### [Your objective]
Each line from the one containing "BUTTON_FLANGE_R, BUTTON_FLANGE_T, BUTTON_SUNK" through the one containing "bpy.context.view_layer.update()" must be echoed exactly, endpoints included, and every other line omitted.

### [Data]
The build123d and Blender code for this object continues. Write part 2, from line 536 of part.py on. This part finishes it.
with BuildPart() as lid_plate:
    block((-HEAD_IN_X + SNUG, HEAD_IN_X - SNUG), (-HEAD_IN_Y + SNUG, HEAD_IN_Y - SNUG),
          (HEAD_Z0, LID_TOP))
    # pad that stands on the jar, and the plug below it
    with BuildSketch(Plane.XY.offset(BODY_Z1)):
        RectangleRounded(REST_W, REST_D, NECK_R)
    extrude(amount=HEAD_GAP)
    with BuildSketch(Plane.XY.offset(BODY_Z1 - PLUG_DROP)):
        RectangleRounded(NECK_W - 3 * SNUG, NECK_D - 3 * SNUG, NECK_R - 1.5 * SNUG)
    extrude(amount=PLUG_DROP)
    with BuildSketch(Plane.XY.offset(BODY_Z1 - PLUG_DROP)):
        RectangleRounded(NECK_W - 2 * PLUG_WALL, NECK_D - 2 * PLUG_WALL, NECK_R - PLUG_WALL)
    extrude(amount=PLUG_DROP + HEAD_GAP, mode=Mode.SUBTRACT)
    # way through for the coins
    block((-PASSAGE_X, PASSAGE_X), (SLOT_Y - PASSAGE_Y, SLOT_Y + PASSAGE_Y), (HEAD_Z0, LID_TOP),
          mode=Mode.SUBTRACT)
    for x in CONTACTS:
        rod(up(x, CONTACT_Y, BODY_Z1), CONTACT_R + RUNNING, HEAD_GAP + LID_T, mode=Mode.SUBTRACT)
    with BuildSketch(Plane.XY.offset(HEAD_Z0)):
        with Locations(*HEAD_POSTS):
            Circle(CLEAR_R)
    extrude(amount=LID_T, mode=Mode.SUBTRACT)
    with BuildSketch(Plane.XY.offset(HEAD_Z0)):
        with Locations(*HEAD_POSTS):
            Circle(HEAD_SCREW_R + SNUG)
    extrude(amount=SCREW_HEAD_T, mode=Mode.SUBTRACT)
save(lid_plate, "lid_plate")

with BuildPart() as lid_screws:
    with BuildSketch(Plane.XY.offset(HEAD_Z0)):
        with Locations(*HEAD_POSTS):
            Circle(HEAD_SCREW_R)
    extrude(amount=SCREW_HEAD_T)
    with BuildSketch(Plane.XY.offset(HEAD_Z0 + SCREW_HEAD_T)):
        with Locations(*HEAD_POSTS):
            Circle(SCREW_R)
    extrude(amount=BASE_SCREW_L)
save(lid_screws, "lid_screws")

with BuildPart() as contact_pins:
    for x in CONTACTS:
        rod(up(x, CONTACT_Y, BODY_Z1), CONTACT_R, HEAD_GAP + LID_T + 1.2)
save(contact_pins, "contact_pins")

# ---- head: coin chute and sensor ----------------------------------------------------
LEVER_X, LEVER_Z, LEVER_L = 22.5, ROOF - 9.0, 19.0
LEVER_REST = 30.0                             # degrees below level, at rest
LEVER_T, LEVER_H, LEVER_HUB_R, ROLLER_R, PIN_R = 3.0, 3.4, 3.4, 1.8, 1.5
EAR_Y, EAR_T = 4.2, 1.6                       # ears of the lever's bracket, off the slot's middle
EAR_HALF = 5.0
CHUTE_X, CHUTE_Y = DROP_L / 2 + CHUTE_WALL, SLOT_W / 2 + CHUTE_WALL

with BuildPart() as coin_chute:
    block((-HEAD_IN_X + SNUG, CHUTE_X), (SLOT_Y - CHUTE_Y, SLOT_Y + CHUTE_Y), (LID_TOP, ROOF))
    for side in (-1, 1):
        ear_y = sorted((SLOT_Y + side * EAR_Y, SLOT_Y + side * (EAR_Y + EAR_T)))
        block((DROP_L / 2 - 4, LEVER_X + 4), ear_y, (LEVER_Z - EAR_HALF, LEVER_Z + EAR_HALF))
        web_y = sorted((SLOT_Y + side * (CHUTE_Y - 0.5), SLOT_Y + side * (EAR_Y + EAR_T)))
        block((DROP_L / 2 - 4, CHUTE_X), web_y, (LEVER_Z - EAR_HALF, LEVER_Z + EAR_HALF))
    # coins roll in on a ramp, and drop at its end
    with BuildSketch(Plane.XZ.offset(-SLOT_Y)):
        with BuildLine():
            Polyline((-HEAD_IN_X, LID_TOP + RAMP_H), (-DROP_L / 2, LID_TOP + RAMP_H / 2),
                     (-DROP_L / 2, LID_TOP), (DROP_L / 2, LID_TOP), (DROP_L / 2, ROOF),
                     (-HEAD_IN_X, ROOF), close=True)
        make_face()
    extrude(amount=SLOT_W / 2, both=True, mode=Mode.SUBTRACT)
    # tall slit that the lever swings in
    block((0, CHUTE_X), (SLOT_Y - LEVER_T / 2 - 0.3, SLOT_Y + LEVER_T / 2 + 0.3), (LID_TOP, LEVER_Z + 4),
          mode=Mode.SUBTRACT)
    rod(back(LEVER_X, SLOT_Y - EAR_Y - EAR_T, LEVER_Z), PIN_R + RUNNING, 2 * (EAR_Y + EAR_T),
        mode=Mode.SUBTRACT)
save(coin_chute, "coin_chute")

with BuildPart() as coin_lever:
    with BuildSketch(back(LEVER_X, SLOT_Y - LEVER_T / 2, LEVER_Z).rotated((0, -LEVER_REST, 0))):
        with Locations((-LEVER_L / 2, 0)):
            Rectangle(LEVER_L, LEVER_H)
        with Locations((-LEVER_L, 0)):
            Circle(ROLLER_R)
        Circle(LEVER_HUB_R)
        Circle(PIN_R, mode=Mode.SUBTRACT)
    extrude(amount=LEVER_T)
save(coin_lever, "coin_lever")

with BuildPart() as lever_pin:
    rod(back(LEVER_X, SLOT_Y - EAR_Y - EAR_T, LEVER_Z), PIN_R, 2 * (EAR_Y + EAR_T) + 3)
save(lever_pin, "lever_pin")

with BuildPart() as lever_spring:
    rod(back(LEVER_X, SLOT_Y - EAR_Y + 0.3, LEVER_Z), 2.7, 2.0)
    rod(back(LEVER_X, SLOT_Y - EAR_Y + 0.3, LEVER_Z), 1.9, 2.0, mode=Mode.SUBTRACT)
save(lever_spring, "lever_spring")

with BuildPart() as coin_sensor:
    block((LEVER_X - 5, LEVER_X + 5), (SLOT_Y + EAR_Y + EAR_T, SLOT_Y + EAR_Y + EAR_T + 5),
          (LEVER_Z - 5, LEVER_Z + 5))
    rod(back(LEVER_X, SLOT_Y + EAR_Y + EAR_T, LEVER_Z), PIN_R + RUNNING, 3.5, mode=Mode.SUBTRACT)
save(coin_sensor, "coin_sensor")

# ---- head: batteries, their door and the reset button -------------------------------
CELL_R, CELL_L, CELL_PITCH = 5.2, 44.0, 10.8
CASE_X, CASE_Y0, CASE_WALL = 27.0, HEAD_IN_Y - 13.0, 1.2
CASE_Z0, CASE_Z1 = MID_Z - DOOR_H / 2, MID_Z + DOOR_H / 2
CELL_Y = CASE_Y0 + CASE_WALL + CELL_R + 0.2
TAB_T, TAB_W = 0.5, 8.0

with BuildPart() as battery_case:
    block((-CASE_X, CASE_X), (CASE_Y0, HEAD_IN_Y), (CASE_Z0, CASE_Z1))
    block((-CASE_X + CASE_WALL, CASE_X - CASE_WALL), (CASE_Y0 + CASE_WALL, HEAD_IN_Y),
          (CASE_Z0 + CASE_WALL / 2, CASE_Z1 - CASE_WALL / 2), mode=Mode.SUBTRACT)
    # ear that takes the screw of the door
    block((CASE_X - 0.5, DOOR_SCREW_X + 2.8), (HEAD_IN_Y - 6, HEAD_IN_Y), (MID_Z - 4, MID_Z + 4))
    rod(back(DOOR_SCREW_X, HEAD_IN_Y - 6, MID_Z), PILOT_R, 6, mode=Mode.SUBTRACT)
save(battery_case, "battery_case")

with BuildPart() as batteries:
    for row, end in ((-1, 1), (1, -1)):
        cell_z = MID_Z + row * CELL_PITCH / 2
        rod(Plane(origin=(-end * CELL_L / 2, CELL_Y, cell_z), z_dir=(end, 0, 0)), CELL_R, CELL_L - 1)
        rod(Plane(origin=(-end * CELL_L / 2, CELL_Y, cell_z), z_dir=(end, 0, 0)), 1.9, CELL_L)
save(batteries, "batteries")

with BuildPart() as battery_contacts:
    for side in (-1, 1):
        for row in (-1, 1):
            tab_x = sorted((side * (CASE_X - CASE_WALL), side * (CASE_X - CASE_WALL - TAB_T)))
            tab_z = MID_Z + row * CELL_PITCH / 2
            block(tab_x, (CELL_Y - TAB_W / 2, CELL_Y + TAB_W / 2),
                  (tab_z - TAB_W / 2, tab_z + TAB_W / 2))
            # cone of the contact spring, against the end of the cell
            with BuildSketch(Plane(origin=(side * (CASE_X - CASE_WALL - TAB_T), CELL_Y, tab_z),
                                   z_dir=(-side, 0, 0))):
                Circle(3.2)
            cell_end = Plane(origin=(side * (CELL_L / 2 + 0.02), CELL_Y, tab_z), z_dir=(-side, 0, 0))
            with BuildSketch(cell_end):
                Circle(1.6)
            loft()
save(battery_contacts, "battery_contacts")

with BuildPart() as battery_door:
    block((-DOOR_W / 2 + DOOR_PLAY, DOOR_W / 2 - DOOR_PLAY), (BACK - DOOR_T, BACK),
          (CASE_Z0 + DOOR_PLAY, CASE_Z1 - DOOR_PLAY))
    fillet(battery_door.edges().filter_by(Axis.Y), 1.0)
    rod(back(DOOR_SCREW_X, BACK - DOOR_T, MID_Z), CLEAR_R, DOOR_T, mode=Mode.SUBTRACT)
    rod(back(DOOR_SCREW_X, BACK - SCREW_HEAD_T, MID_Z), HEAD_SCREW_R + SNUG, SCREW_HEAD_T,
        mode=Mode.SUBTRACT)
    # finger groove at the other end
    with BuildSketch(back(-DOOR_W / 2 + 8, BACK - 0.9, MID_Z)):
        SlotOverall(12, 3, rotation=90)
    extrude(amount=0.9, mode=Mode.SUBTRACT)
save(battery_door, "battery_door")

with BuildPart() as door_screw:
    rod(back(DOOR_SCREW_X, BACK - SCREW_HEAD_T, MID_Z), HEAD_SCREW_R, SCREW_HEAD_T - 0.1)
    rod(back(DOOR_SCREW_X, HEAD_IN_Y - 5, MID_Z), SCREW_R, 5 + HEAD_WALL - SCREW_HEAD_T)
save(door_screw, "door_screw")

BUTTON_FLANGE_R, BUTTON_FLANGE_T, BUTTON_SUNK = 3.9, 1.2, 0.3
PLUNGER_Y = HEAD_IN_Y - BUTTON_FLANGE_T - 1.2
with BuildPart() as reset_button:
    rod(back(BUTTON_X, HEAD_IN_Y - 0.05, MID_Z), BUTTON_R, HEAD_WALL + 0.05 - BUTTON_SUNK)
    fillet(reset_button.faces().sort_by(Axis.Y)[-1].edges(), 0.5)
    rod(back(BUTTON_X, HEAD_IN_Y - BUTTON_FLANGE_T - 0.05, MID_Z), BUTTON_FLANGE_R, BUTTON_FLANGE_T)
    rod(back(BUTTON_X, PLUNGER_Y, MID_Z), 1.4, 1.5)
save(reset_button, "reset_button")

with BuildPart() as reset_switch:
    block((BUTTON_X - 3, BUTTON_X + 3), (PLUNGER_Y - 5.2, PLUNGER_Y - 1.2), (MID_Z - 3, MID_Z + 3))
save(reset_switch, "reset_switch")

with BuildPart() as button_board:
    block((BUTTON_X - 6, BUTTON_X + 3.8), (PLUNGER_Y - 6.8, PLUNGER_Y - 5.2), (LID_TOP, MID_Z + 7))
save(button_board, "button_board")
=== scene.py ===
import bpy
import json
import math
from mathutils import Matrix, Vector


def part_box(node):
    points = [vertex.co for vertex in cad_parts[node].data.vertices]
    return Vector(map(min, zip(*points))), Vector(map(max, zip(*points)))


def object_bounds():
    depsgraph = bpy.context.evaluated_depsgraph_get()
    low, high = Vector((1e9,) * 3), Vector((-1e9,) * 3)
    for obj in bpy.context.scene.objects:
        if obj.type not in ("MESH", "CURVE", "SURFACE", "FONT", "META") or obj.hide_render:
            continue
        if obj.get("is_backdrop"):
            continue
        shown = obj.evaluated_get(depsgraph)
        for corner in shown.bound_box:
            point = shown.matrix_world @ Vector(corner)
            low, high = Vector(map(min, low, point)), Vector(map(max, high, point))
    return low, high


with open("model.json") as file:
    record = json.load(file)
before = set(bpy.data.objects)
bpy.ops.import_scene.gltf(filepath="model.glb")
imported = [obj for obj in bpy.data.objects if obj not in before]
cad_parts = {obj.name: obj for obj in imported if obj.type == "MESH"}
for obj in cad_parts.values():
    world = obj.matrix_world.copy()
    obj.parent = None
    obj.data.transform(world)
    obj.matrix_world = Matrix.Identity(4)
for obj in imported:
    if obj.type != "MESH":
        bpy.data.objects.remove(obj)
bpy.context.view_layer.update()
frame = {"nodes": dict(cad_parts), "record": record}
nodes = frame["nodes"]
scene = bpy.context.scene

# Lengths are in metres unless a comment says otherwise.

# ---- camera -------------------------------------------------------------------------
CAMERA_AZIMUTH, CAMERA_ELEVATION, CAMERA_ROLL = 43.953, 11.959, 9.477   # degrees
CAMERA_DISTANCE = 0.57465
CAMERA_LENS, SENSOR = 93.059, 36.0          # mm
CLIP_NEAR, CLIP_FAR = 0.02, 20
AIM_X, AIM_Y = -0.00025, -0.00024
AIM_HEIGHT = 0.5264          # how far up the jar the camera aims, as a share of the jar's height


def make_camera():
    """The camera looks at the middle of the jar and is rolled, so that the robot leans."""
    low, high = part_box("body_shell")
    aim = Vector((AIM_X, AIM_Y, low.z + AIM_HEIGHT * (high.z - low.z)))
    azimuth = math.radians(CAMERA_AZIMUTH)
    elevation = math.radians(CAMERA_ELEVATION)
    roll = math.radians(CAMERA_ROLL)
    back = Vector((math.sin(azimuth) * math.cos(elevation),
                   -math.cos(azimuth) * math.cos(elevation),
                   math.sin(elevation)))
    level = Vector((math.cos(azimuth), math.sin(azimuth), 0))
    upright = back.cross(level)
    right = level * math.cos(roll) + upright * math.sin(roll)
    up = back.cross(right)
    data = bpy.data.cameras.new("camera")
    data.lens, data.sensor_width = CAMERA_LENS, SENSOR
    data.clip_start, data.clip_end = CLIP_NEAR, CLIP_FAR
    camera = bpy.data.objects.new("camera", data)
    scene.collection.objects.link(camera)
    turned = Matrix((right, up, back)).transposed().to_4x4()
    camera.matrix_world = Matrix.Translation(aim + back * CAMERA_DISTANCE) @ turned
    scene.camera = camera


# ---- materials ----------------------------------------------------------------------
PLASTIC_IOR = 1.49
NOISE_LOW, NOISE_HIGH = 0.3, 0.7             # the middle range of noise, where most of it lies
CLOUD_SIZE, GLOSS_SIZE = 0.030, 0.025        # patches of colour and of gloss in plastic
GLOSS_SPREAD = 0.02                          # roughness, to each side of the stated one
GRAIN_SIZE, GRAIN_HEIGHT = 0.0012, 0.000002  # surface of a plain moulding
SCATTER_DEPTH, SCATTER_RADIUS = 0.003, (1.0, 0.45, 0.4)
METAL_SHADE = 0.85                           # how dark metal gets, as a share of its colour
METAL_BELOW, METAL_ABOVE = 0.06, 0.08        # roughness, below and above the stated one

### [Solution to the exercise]
BUTTON_FLANGE_R, BUTTON_FLANGE_T, BUTTON_SUNK = 3.9, 1.2, 0.3
PLUNGER_Y = HEAD_IN_Y - BUTTON_FLANGE_T - 1.2
with BuildPart() as reset_button:
    rod(back(BUTTON_X, HEAD_IN_Y - 0.05, MID_Z), BUTTON_R, HEAD_WALL + 0.05 - BUTTON_SUNK)
    fillet(reset_button.faces().sort_by(Axis.Y)[-1].edges(), 0.5)
    rod(back(BUTTON_X, HEAD_IN_Y - BUTTON_FLANGE_T - 0.05, MID_Z), BUTTON_FLANGE_R, BUTTON_FLANGE_T)
    rod(back(BUTTON_X, PLUNGER_Y, MID_Z), 1.4, 1.5)
save(reset_button, "reset_button")

with BuildPart() as reset_switch:
    block((BUTTON_X - 3, BUTTON_X + 3), (PLUNGER_Y - 5.2, PLUNGER_Y - 1.2), (MID_Z - 3, MID_Z + 3))
save(reset_switch, "reset_switch")

with BuildPart() as button_board:
    block((BUTTON_X - 6, BUTTON_X + 3.8), (PLUNGER_Y - 6.8, PLUNGER_Y - 5.2), (LID_TOP, MID_Z + 7))
save(button_board, "button_board")
=== scene.py ===
import bpy
import json
import math
from mathutils import Matrix, Vector


def part_box(node):
    points = [vertex.co for vertex in cad_parts[node].data.vertices]
    return Vector(map(min, zip(*points))), Vector(map(max, zip(*points)))


def object_bounds():
    depsgraph = bpy.context.evaluated_depsgraph_get()
    low, high = Vector((1e9,) * 3), Vector((-1e9,) * 3)
    for obj in bpy.context.scene.objects:
        if obj.type not in ("MESH", "CURVE", "SURFACE", "FONT", "META") or obj.hide_render:
            continue
        if obj.get("is_backdrop"):
            continue
        shown = obj.evaluated_get(depsgraph)
        for corner in shown.bound_box:
            point = shown.matrix_world @ Vector(corner)
            low, high = Vector(map(min, low, point)), Vector(map(max, high, point))
    return low, high


with open("model.json") as file:
    record = json.load(file)
before = set(bpy.data.objects)
bpy.ops.import_scene.gltf(filepath="model.glb")
imported = [obj for obj in bpy.data.objects if obj not in before]
cad_parts = {obj.name: obj for obj in imported if obj.type == "MESH"}
for obj in cad_parts.values():
    world = obj.matrix_world.copy()
    obj.parent = None
    obj.data.transform(world)
    obj.matrix_world = Matrix.Identity(4)
for obj in imported:
    if obj.type != "MESH":
        bpy.data.objects.remove(obj)
bpy.context.view_layer.update()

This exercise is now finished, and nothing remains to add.